** Collected material **
***

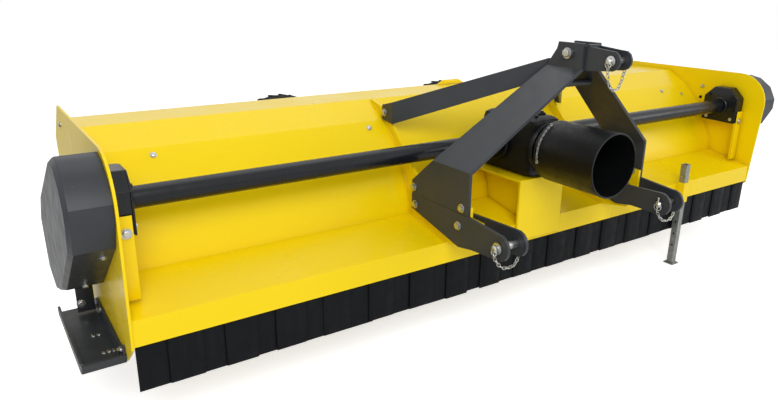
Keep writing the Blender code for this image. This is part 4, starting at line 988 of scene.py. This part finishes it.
@dataclass
class Gearbox:
    """Cast gearbox with caps, bolts and plugs, its input shaft and the shaft's shield."""

    half_x: float = 0.08
    half_z: float = 0.118
    cap_bolts: int = 6
    neck_bolts: int = 8
    splines: int = 6
    shield_r: float = 0.118
    chain_arc: tuple[int, int, int] = (118, 74, 28)

    def build(self) -> None:
        """Build the casting, the shaft and the shield."""
        soften("gearbox_housing", CASTING, 0.004, 3)
        self.caps()
        self.shaft()
        self.shield()

    def caps(self) -> None:
        """Bearing caps, top cover, plugs and their bolts."""
        meshes = []
        places = []
        cross = at(0.0, SHAFT_Y, SHAFT_Z)
        for side in (-1, 1):
            face = side * self.half_x
            profile = sided([(0.073, 0.0), (0.075, 0.004), (0.075, 0.012), (0.071, 0.016), (0.0605, 0.016),
                (0.0605, 0.0)], side, face)
            meshes.append(lathe(f"output_cap_{side}", profile, Axis.X, cross, 48, ring=True))
            for angle in turns(self.cap_bolts, 0.5):
                spot = cross + Vector((face + side * 0.016, 0.0665 * math.cos(angle),
                    0.0665 * math.sin(angle)))
                places.append((spot, X_AXIS * side, 0.0042))
        top = SHAFT_Z + self.half_z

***

** Written exercise **
Please return the data above exactly as given.

** Finished answer **
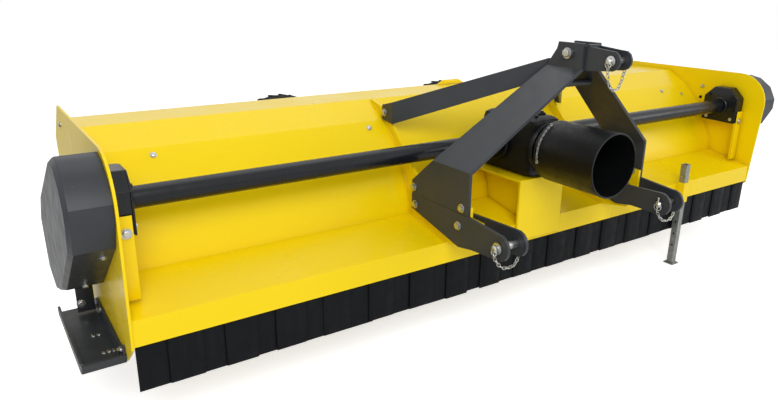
Keep writing the Blender code for this image. This is part 4, starting at line 988 of scene.py. This part finishes it.
@dataclass
class Gearbox:
    """Cast gearbox with caps, bolts and plugs, its input shaft and the shaft's shield."""

    half_x: float = 0.08
    half_z: float = 0.118
    cap_bolts: int = 6
    neck_bolts: int = 8
    splines: int = 6
    shield_r: float = 0.118
    chain_arc: tuple[int, int, int] = (118, 74, 28)

    def build(self) -> None:
        """Build the casting, the shaft and the shield."""
        soften("gearbox_housing", CASTING, 0.004, 3)
        self.caps()
        self.shaft()
        self.shield()

    def caps(self) -> None:
        """Bearing caps, top cover, plugs and their bolts."""
        meshes = []
        places = []
        cross = at(0.0, SHAFT_Y, SHAFT_Z)
        for side in (-1, 1):
            face = side * self.half_x
            profile = sided([(0.073, 0.0), (0.075, 0.004), (0.075, 0.012), (0.071, 0.016), (0.0605, 0.016),
                (0.0605, 0.0)], side, face)
            meshes.append(lathe(f"output_cap_{side}", profile, Axis.X, cross, 48, ring=True))
            for angle in turns(self.cap_bolts, 0.5):
                spot = cross + Vector((face + side * 0.016, 0.0665 * math.cos(angle),
                    0.0665 * math.sin(angle)))
                places.append((spot, X_AXIS * side, 0.0042))
        top = SHAFT_Z + self.half_z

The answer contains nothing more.